• **Written problem**
Of the records that follow, copy only the lines from the line containing "Write part 2" to the line containing "return np.sin(41 *", both included, exactly as written.

• **Records provided**
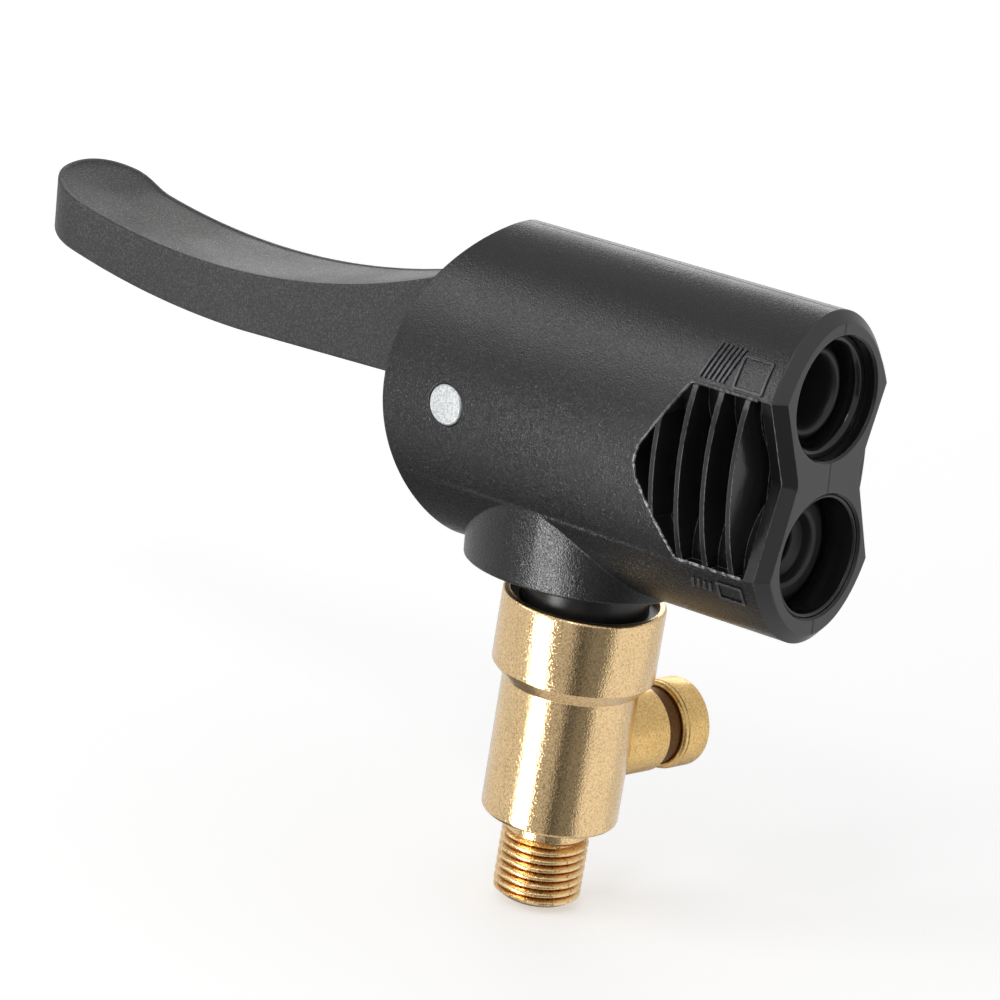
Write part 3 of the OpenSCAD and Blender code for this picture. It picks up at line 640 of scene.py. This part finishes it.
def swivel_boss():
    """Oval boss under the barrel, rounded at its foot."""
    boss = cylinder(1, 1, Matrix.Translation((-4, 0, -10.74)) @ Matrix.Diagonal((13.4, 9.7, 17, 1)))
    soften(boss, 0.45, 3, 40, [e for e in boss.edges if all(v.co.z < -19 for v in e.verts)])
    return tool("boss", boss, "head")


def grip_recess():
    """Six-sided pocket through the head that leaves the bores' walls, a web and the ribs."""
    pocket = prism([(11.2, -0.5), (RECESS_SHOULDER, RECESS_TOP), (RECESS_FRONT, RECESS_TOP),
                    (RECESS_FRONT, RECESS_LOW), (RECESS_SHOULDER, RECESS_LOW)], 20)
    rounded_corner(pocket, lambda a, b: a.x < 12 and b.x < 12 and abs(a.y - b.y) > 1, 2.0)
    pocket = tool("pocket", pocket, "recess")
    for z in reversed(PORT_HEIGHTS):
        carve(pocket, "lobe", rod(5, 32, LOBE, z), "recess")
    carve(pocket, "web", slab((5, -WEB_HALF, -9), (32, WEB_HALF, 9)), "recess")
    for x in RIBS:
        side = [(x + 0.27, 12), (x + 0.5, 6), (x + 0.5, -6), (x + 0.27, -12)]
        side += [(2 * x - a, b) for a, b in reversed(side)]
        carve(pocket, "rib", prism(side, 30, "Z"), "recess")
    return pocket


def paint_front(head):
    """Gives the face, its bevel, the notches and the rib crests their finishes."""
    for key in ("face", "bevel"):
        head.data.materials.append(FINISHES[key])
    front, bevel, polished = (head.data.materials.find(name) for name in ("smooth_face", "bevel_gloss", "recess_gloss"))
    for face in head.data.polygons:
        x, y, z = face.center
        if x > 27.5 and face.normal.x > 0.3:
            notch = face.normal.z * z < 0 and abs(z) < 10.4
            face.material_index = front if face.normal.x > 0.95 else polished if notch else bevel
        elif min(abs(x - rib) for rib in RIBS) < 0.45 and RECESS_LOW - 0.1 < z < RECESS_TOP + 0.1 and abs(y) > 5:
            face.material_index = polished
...
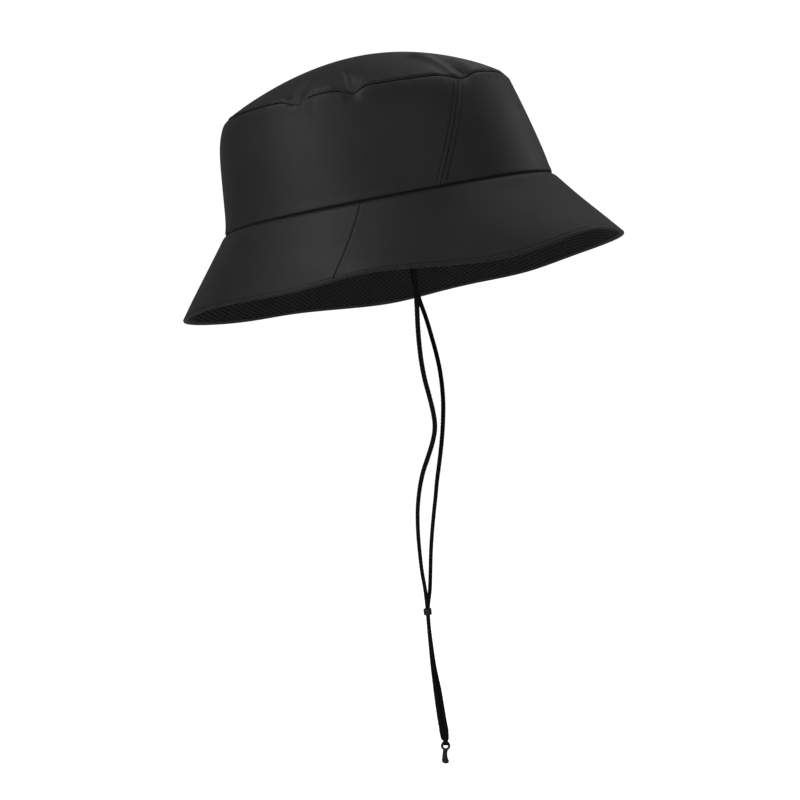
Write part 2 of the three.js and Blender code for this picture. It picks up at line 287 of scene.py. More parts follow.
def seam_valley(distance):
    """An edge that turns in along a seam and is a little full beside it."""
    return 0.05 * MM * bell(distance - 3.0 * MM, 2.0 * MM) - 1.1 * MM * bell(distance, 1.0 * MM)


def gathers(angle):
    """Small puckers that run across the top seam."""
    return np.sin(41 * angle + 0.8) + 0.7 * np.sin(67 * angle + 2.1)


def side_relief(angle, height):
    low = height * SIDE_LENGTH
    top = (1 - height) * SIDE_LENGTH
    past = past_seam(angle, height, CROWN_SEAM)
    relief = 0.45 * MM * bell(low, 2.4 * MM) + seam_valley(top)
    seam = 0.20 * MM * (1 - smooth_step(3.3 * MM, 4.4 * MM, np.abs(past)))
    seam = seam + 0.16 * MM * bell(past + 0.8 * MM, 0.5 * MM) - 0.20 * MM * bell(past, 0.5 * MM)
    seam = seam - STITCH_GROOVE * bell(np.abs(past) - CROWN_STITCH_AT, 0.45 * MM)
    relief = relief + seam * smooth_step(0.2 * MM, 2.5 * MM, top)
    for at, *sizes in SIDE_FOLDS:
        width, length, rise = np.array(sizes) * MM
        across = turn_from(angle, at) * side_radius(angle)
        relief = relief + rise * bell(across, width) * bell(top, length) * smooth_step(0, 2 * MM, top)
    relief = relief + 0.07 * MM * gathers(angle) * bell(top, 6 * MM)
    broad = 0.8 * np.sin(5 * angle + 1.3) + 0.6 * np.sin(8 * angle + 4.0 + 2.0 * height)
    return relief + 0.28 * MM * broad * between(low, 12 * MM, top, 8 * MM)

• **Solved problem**
Write part 2 of the three.js and Blender code for this picture. It picks up at line 287 of scene.py. More parts follow.
def seam_valley(distance):
    """An edge that turns in along a seam and is a little full beside it."""
    return 0.05 * MM * bell(distance - 3.0 * MM, 2.0 * MM) - 1.1 * MM * bell(distance, 1.0 * MM)


def gathers(angle):
    """Small puckers that run across the top seam."""
    return np.sin(41 * angle + 0.8) + 0.7 * np.sin(67 * angle + 2.1)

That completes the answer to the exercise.